With the Jan. 1 reinsurance renewal season proving something of a disappointment, insurance industry eyes are now on April 1, when a significant portion of the Japanese risk renews, said one leading property-casualty analyst.

After meeting with several Lloyd's syndicates and London-based brokers, Bear Stearns analyst David Small said that European price hikes proved disappointing to reinsurers as many carriers renewed at the current rate to maintain market share. In addition, Bermuda appeared to seek non-U.S. exposure for portfolio diversification.

“Marine and energy have seen both rate increases and significant terms and conditions tightening, with some London participants indicating that Bermuda insurers have generally shied away from these risks,” Mr. Small wrote.

As for Japan, Mr. Small said industry players expressed concern that as reinsurers tend to shy away from Gulf Coast risk, rate increases will not materialize there as had once been expected. “Some suggest that Japan is not the best market to gauge rate changes, as cedants there tend to be more loyal than in other markets,” he wrote.

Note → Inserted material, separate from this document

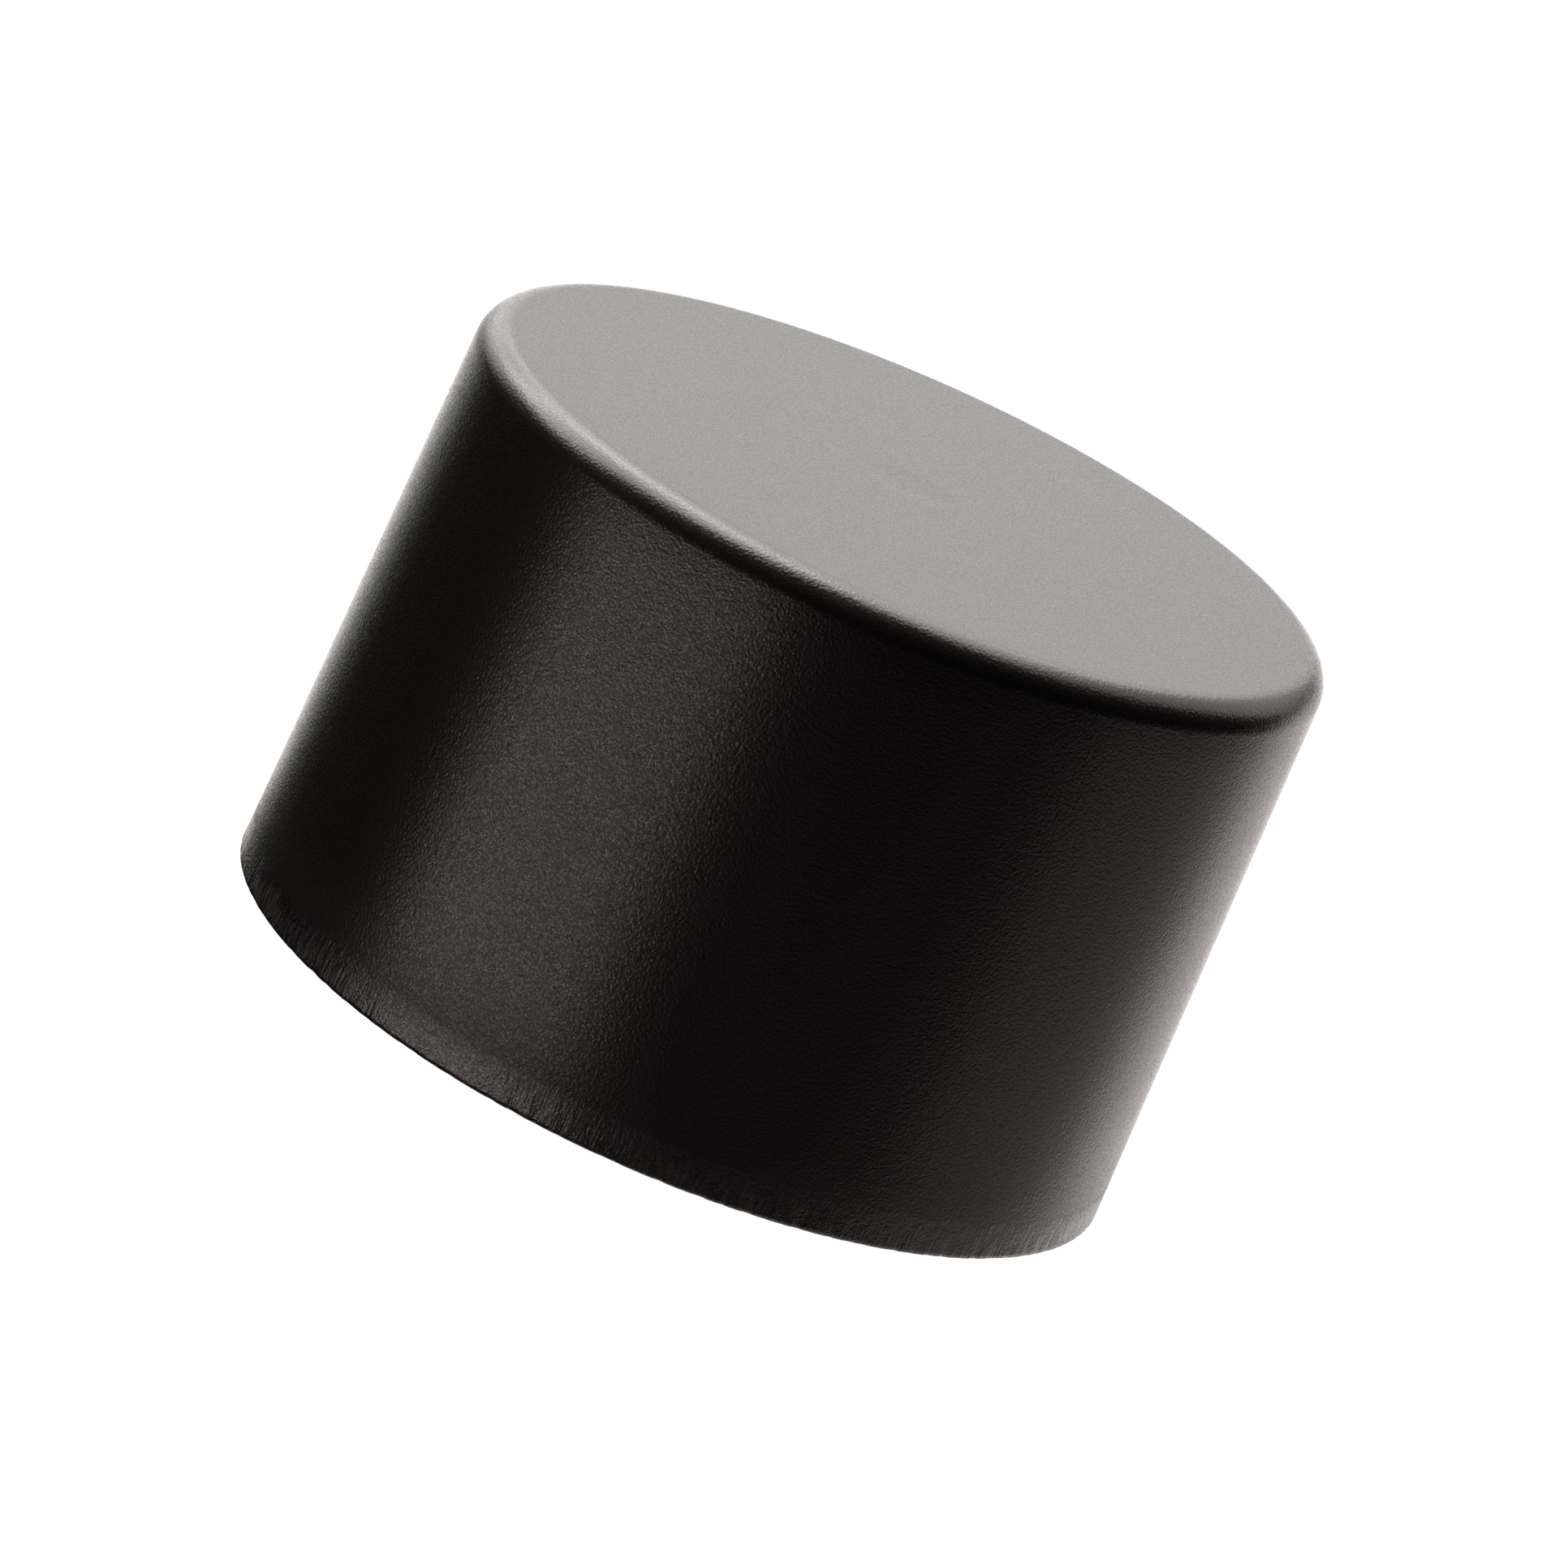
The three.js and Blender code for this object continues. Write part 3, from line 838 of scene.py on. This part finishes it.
def softbox(name, azimuth, elevation, width, height, strength, colour):
    """A rectangular light that faces the button and is equally bright at any size. The azimuth,
    anticlockwise from +X, and the elevation are in degrees."""
    a, e = math.radians(azimuth), math.radians(elevation)
    away = Vector((math.cos(a) * math.cos(e), math.sin(a) * math.cos(e), math.sin(e)))
    data = bpy.data.lights.new(name, "AREA")
    data.shape = "RECTANGLE"
    data.size = width
    data.size_y = height
    data.energy = strength * width * height * math.pi
    data.color = colour
    light = bpy.data.objects.new(name, data)
    light.rotation_mode = "QUATERNION"
    light.rotation_quaternion = away.to_track_quat("Z", "Y")
    light.location = MIDDLE + away * LIGHT_DISTANCE
    light.visible_camera = False
    bpy.context.scene.collection.objects.link(light)


def white_surround():
    """A pale floor well below the button, which floats in the photograph, curved up into walls and a
    ceiling. Only the camera sees it, so it lights nothing."""
    half = STUDIO_HEIGHT / 2
    outline = filleted([
        (0, -half),
        (STUDIO_RADIUS, -half, STUDIO_FILLET),
        (STUDIO_RADIUS, half, STUDIO_FILLET),
        (0, half),
    ], steps=12)
    surround = lathe("white_surround", outline, SURROUND_SEGMENTS)
    m = Nodes("white_surround")
    m.fixed(base_color=(0.9, 0.9, 0.9, 1), roughness=0.9)
    m.fixed(emission_color=(1, 1, 1, 1), emission_strength=1.0)
    surround.data.materials.append(m.material)
    surround.visible_glossy = False
    surround.visible_diffuse = False
    surround.visible_shadow = False


def unlit_world():
    """A black world, so that only the lights light the button."""
    world = bpy.data.worlds.new("studio")
    world.use_nodes = True
    world.node_tree.nodes["Background"].inputs["Strength"].default_value = 0
    bpy.context.scene.world = world


photograph_camera()
white_surround()
unlit_world()

# Each light is a name, an azimuth, an elevation, a width, a height, a strength and a colour.
WARM = (1, 0.86, 0.84)
CREAM = (1, 0.905, 0.868)
SOFT_WHITE = (1, 0.985, 0.957)
WHITE = (1, 0.995, 0.97)
softbox("overhead_key", 152, 52, 0.88, 1.13, 5.5, SOFT_WHITE)
softbox("overhead_middle", 99, 65, 0.84, 1.16, 3.1, SOFT_WHITE)
softbox("overhead_wide", 72, 51, 1.41, 1.45, 1.18, SOFT_WHITE)
softbox("back_left", 124, 23, 0.73, 0.68, 1.7, SOFT_WHITE)
softbox("back", 99, 4, 0.9, 0.86, 0.94, WHITE)
softbox("backdrop", 74, -46, 1.46, 2.45, 1.41, CREAM)
softbox("front_left", -136, -17, 1.0, 0.125, 4.0, WARM)
softbox("front_fill", -70, -25, 1.6, 0.5, 0.1, CREAM)
softbox("right_fill", 10, -60, 1.5, 2.3, 0.5, CREAM)
bpy.context.scene.view_settings.view_transform = "Standard"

The July 1 Southeast U.S. wind risk renewals could see some price increases, “as it appears underwriters have generally lowered their aggregate risk appetite there and some have already filled most of their aggregate limit at 1/1.”

The fact that some underwriters appear willing to “play ball” in search of premium growth, along with the new Bermuda capacity that was not in play at 1/1, could lead to price softening, according to Mr. Small.